Health insurance plans also allow deductions on premiums paid. Premiums of up to Rs.25, 000 can be claimed as deduction under Section 80D if the plan covers self, spouse and children. In case of senior citizens the exemption limit increases to Rs.30, 000. Furthermore, if parents are covered under a separate health plan, an additional exemption of Rs.25, 000 is allowed which increases to Rs.30, 000 if parents are senior citizens. So, your client can avail a maximum exemption of Rs.60, 000 for two policies — one for himself and his family where he is a senior citizen and another for his senior citizen parents.
Mutual funds are another favourite with most investors with their promise of attractive returns. When it comes to tax efficiency, different mutual funds have different tax implications. Let’s understand each one in details –
-Equity oriented mutual funds — if the mutual fund portfolio has at least 65% exposure in equity, it is called an equity-oriented fund. The investment made cannot be claimed as deduction. If, however, the fund is held for at least 12 months, the returns earned are called long-term capital gains and are free from tax.

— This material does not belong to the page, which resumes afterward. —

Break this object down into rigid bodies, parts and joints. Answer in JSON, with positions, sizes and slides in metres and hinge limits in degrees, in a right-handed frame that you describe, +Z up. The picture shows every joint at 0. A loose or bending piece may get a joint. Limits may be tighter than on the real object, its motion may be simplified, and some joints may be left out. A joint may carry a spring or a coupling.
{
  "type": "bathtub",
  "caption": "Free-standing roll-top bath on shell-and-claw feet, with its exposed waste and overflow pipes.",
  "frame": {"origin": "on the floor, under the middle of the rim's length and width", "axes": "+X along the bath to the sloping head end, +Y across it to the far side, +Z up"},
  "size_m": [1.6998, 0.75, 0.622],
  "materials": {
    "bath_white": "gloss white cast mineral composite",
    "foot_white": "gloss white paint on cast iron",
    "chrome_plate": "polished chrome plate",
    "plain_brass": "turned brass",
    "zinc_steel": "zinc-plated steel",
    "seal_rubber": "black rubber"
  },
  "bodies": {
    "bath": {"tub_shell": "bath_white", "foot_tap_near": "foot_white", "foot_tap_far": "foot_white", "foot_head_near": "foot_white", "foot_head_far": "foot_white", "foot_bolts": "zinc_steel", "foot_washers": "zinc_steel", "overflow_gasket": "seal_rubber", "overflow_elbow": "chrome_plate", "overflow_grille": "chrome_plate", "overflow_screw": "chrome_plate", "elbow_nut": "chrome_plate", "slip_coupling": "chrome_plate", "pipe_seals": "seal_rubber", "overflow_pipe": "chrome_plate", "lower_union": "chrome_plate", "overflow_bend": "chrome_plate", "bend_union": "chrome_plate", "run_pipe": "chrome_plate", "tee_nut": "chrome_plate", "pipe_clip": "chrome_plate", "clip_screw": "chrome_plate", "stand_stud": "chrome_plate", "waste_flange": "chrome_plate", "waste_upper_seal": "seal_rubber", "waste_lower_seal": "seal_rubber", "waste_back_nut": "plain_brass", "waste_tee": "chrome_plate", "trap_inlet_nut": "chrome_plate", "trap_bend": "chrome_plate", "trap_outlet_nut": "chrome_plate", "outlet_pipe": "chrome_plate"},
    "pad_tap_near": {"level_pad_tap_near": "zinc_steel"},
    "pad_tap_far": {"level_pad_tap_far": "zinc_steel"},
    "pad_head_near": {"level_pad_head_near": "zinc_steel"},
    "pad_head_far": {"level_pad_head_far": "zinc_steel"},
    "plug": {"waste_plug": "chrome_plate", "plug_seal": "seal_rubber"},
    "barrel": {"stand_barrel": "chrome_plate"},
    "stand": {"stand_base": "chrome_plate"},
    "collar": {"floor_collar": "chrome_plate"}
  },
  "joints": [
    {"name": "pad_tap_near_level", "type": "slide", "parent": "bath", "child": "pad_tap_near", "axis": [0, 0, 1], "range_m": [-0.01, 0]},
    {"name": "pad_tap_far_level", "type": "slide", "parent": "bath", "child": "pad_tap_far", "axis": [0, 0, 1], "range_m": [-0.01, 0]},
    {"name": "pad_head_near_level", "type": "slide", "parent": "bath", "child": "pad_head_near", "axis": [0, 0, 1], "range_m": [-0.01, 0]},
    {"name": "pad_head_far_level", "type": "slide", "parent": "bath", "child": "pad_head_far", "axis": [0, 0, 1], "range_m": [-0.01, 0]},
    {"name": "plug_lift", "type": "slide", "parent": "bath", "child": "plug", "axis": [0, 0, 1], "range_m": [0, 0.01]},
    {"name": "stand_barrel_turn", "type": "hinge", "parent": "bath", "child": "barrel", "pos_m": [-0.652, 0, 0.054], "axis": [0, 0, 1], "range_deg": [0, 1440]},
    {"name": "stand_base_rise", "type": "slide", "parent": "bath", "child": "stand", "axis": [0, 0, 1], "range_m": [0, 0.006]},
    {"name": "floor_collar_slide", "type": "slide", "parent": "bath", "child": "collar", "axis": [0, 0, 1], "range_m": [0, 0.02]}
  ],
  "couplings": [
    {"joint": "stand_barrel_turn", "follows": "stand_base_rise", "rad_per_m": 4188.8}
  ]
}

-Debt-oriented mutual funds — funds having at least 65% debt investments are termed as debt mutual funds. In these funds too, the investment is taxable in the client’s hands. If the fund is held for 3 years, the returns qualify for long term capital gains. In this instance, 20% tax is payable on the returns earned along with the benefit of indexation. If, however, the fund is redeemed within 3 years, it will be a short term capital gain. The return would be clubbed with income and charged at the client’s tax slab.
-ELSS schemes — though ELSS schemes are equity-oriented mutual funds, their tax implication is different. Investments made under the scheme, returns earned and the redemption proceeds are all tax-free. Thus ELSS schemes are also called EEE schemes (Exempt-Exempt-Exempt) since they qualify for tax exemption at all three stages.

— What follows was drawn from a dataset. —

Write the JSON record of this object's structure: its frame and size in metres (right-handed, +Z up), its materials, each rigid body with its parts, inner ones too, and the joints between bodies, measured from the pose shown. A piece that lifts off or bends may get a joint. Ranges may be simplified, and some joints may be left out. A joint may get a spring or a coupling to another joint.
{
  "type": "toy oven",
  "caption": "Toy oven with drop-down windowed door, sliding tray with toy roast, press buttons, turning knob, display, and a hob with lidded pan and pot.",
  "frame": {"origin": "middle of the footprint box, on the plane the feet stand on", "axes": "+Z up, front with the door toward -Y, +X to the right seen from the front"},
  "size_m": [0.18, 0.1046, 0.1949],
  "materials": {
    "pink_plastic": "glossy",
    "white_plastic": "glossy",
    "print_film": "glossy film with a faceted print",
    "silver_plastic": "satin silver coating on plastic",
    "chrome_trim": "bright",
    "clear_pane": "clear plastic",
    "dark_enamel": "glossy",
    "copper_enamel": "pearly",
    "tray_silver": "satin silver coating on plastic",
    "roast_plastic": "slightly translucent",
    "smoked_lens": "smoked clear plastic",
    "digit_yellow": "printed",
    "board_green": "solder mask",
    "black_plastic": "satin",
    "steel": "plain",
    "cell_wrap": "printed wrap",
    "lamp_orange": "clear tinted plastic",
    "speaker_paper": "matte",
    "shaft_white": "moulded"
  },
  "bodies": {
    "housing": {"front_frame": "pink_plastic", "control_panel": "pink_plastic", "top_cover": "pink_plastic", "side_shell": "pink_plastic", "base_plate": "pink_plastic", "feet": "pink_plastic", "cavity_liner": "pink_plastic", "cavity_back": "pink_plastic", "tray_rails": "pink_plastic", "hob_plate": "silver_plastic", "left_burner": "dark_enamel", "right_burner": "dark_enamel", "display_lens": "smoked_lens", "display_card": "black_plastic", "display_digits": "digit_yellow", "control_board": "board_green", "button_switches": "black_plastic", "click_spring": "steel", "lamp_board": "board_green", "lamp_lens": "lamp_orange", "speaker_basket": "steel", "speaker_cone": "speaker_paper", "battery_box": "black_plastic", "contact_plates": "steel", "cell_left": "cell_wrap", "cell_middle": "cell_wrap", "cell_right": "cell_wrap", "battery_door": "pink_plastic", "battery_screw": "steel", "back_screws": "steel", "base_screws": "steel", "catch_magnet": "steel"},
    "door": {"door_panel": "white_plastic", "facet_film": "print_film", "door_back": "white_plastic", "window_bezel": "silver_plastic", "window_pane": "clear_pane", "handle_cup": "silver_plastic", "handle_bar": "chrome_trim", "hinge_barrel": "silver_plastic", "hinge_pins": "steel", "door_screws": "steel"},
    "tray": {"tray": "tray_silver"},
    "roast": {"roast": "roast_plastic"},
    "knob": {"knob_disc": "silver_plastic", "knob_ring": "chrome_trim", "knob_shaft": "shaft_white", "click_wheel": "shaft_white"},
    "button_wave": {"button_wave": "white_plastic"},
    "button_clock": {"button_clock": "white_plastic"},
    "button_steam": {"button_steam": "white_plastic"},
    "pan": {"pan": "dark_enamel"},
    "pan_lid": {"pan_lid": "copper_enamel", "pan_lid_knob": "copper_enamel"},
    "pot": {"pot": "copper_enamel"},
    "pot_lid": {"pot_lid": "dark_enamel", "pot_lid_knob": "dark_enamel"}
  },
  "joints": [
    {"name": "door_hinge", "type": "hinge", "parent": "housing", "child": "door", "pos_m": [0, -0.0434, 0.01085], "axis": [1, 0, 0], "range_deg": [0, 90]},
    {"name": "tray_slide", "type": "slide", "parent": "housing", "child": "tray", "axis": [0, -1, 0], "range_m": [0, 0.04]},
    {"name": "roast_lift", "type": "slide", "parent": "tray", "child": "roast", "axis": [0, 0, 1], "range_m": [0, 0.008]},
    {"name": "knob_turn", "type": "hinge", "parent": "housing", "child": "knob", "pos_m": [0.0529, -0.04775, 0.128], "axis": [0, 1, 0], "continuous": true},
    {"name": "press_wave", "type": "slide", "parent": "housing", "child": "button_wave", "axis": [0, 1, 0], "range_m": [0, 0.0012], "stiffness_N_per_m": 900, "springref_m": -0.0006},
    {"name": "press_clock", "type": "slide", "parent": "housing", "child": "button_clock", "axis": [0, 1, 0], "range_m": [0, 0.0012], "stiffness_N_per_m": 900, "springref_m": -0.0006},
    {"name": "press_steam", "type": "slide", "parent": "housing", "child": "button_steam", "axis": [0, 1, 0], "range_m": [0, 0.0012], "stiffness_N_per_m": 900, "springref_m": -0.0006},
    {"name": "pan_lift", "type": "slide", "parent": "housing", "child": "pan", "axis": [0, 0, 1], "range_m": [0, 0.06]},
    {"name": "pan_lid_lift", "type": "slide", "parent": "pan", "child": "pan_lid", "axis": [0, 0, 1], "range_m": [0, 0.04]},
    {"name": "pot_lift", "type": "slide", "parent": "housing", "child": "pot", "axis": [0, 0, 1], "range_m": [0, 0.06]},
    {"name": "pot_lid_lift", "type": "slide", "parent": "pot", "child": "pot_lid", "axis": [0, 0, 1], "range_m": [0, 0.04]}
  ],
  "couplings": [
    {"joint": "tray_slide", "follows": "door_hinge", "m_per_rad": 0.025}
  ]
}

Public Provident Fund is preferred by clients looking for long-term savings with fixed returns. This is also an EEE instrument wherein the investments returns and the redemption value are all tax-free. However, PPF schemes have a lock-in period of 15 years after which redemption is allowed and one can make only twelve contributions to the scheme in a financial year.
EPF and VPF
Employees Provident Fund (EPF) and Voluntary Provident Fund (VPF) also give you tax reliefs. In case of EPF, a part of salary contributed towards the scheme is allowed as deduction. However, the interest earned is taxable if it exceeds 9.5%. If the employer also contributes towards EPF, the contribution is allowed as deduction if it is above 12%. For higher amounts, the excess is taxed in the employee’s hands.
VPF can be chosen voluntarily. VPF contributions are also tax-free under Section 80C. Moreover, the interest earned is also tax-free if it is below 9.5%.

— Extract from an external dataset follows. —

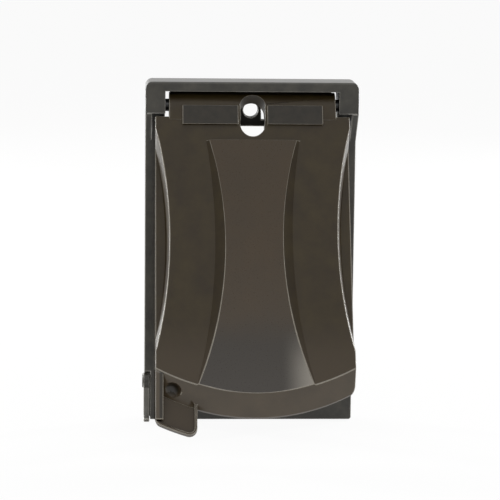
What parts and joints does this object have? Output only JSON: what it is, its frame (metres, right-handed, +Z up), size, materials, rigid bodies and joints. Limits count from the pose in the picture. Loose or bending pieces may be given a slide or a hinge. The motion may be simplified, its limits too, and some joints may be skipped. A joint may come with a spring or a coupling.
{
  "type": "weatherproof flip cover",
  "caption": "Wall-mounted weatherproof outlet cover: a die-cast frame with a hinged, waisted flip lid, pull tab and hanging lock lever.",
  "frame": {"origin": "midway between the two wall screws, on the wall plane at the gasket's back", "axes": "+X to the right seen from the front, +Y into the wall, +Z up"},
  "size_m": [0.0737, 0.063, 0.1199],
  "materials": {
    "frame_coat": "satin dark bronze powder coat",
    "lid_coat": "satin dark bronze powder coat",
    "gasket_foam": "closed-cell foam",
    "pin_steel": "plain",
    "washer_nylon": "moulded",
    "lever_coat": "satin dark bronze powder coat",
    "rivet_steel": "satin dark bronze powder coat"
  },
  "bodies": {
    "frame": {"base_frame": "frame_coat", "wall_gasket": "gasket_foam", "hinge_pin_left": "pin_steel", "hinge_pin_right": "pin_steel", "hinge_washer_left": "washer_nylon", "hinge_washer_right": "washer_nylon", "lock_rivet": "rivet_steel"},
    "lid": {"lid": "lid_coat"},
    "lever": {"lock_lever": "lever_coat"}
  },
  "joints": [
    {"name": "lid_hinge", "type": "hinge", "parent": "frame", "child": "lid", "pos_m": [0, -0.0112, 0.0507], "axis": [-1, 0, 0], "range_deg": [-27, 50]},
    {"name": "lever_pivot", "type": "hinge", "parent": "frame", "child": "lever", "pos_m": [-0.0357, -0.0055, -0.0471], "axis": [-1, 0, 0], "range_deg": [0, 90]}
  ]
}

For aggressive investors who like to take risks, the share market holds great attraction. Trading in equity shares is another investment avenue chosen by many. In terms of taxation, selling equity shares after 12 months saves tax as the returns become long-term capital gains.
Fixed income instruments
National Saving Certificates (NSC), Kisan Vikas Patra (KVP), Sukanya Samriddhi Yojana (SSY) and Senior Citizen Saving Schemes (SCSS) are also popular fixed income instruments which let you claim deductions under Section 80C on the investment made. While SSY is EEE scheme where the interest and maturity value are also tax-free tax free, NSC, KVP and SCSS give taxable returns.
National Pension Scheme (NPS)
NPS has become popular as it allows an additional Rs.50, 000 deduction under Section 80CCD besides Rs.1.5 lakh deduction allowed under Section 80C. While the investments are tax-free up to Rs.50, 000, the scheme pays pensions which are fully taxable in the investor’s hands.
Section 80C also allows deductions for investments made in NABARD bonds. Investments up to Rs.1.5 lakhs is exempted from tax. Even the interest earned from these bonds is tax-free.
Your clients are bound to have their investment preferences. It is your duty to educate them about their preference’s tax efficiency. While some investments give tax exemptions on the investment, interest and maturity proceeds, some don’t. Life insurance also gives EEE tax benefits while health insurance let’s your clients avail additional tax deductions under Section 80D. Tell your clients about the tax implications of different avenues so that you can be a financial advisor with a holistic view of all investment instruments and not only an insurance agent.